Dos filhos, Ivo, Armando e Rosalino seguiram a profissão do pai e foram curtidores. Minotti Giovanni, Antônio e Victorio foram construtores e marceneiros. Gino era alfaiate e Orlando foi mecânico a partir dos 15 anos. Inicialmente, residiram em várias cidades do sul de Minas como Pouso Alegre, Itajubá, Santa Rita do Sapucaí e São Gonçalo do Sapucaí. Mais tarde, Armando mudou-se para Cruzeiro, onde faleceu em 1961. Ivo passou a residir em Mauá, nas proximidades de São Paulo, até sua morte em 1963. Rosalino viveu a maior parte da vida em São Gonçalo e morreu de uma parada cardíaca em 1962. 

Orlando saiu de casa aos 16 anos, primeiro como auxiliar de mecânico de uma empresa de mineração. Percorreu muitas cidades, casou-se em Itajubá, onde nasceram seus filhos. Depois, mudou-se definitivamente para Santa Rita do Sapucaí e trabalhou na profissão até a véspera de sua morte em 1985, três dias após completar 73 anos. Antônio João, Minotti Giovanni, Gino Giácomo e Victorio Henrique viveram quase sempre em Santa Rita, onde nasceram seus filhos. No levantamento para a reunião da família, constatou-se que os diversos ramos agrupavam 491 membros, entre descendentes de Francesco Giuseppe Enrico Costanti e Maria Ezília Grise Benvenuti e os agregados. 

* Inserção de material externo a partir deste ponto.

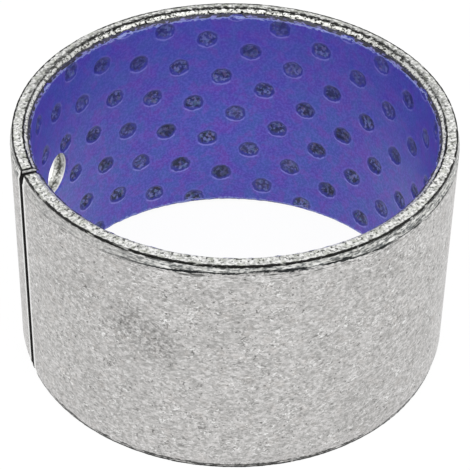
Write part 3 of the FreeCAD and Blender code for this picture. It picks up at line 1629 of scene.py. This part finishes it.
@dataclass(frozen=True)
class Studio:
    """Pale floor, plain soft light and the camera at the photograph's angle.

    Attributes:
        lens: Focal length in millimetres.
        sensor: Width of the film in millimetres.
        distance: From the camera to the point that it is aimed at.
        aim: That point.
        elevation: Height of the camera's line of sight in degrees.
        roll: Turn of the camera about its line of sight in degrees.
        floor_width: Width of the floor.
        glow: Strength of the floor's white as the camera sees it, without the light on it.
        sky: Strength of the white world on the object.
        lamps: The lamps.
    """

    lens: float = 150.6
    sensor: float = 36.0
    distance: float = 251.6 * MM
    aim: Point = (0.243 * MM, 0.0, 14.36 * MM)
    elevation: float = 39.08
    roll: float = 1.102
    floor_width: float = 6.0
    glow: float = 0.945
    sky: float = 0.75
    lamps: tuple[Lamp, ...] = (
        Lamp("left", (-0.4, -0.4, 0.7)),
        Lamp("right", (0.45, -0.35, 0.65)),
    )

    def set_camera(self) -> None:
        """Place the camera and make it the scene's own."""
        data = bpy.data.cameras.new("camera")
        data.lens = self.lens
        data.sensor_width = self.sensor
        data.clip_start = 10 * MM
        camera = put_in_scene("camera", data)
        tilt = math.radians(self.elevation)
        back = Vector((0, -math.cos(tilt), math.sin(tilt)))
        turn = Matrix.Rotation(math.pi / 2 - tilt, 4, "X")
        turn @= Matrix.Rotation(math.radians(self.roll), 4, "Z")
        camera.matrix_world = Matrix.Translation(Vector(self.aim) + back * self.distance) @ turn
        bpy.context.scene.camera = camera

    @staticmethod
    def seen_directly(tree: Tree) -> Node:
        """Add the nodes that are 1 for what the camera sees, also in metal or through glass.

        Args:
            tree: The node tree.

        Returns:
            The node that holds it.
        """
        rays = add_node(tree, "LightPath").outputs
        seen = rays["Is Camera Ray"]
        for name in ("Is Glossy Ray", "Is Transmission Ray"):
            seen = add_node(tree, "Math", (seen, rays[name]), operation="MAXIMUM")
        return seen

    def lay_floor(self) -> None:
        """Lay a wide white floor that shows as white and keeps a soft shadow."""
        floor = new_primitive(bpy.ops.mesh.primitive_plane_add, size=self.floor_width)
        floor.name = "floor"
        material = bpy.data.materials.new("white paper")
        tree = empty_tree(material)
        add = partial(add_node, tree)
        lit = add("BsdfDiffuse", {"Color": linear("#e6e6e4")})
        faint = add("BsdfDiffuse", {"Color": linear("#474747")})
        glow = add("Emission", {"Color": linear("#ffffff"), "Strength": self.glow})
        shown = add("AddShader", (faint, glow))
        surface = add("MixShader", (self.seen_directly(tree), lit, shown))
        add("OutputMaterial", (surface,))
        floor.data.materials.append(material)

    def set_light(self) -> None:
        """Light the bush evenly from all round, with two large soft lamps."""
        world = bpy.data.worlds.new("studio")
        bpy.context.scene.world = world
        tree = empty_tree(world)
        add = partial(add_node, tree)
        strength = add("MapRange", (self.seen_directly(tree), 0.0, 1.0, self.sky, 1.0))
        sky = add("Background", {"Color": linear("#ffffff"), "Strength": strength})
        add("OutputWorld", (sky,))
        for lamp in self.lamps:
            lamp.hang()


def main() -> None:
    """Build and dress both layers of the bush, then the studio round them."""
    logging.basicConfig(level=logging.INFO, format="%(message)s")
    bpy.context.scene.view_settings.view_transform = "Standard"
    studio = Studio()
    studio.set_camera()
    mounts = {mount["name"]: mount for mount in frame["record"]["mounts"]}
    _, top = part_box("steel_back")
    bush = Bush.from_frame(mounts, top.z)
    hole = GreaseHole.from_mount(mounts["grease_hole"])
    for layer, node, slot in (
        (SteelBack(bush, hole), "steel_back", Slot.PLATED_STEEL),
        (AcetalLining(bush, hole), "acetal_lining", Slot.ACETAL),
    ):
        piece = layer.build()
        layer.dress(piece)
        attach(piece, "root")
        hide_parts(node)
        piece.data.calc_loop_triangles()
        LOG.info("%s: %d triangles", piece.name, len(piece.data.loop_triangles))
    studio.lay_floor()
    studio.set_light()


if __name__ == "__main__":
    main()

A festa de reencontro esteve animada e reuniu quatro gerações com membros vindos de várias partes do Brasil. O mais velho dos presentes, filho de Ivo Costanti, tem 83 anos e o mais novo apenas três meses. Parentes que se conheciam de longa data puderam se abraçar novamente e muitos se viram pela primeira vez, naquele momento, todos embalados em uma alegria contagiante. Foi um evento mágico, de felicidade e satisfação estampadas nos rostos de todos. Demonstravam o orgulho e a gratidão de serem Costanti e de terem recebido tão importante legado de seus antepassados. A tarde passou rápida, com muita dança ao som contínuo, alegre e persistente da Tarantella.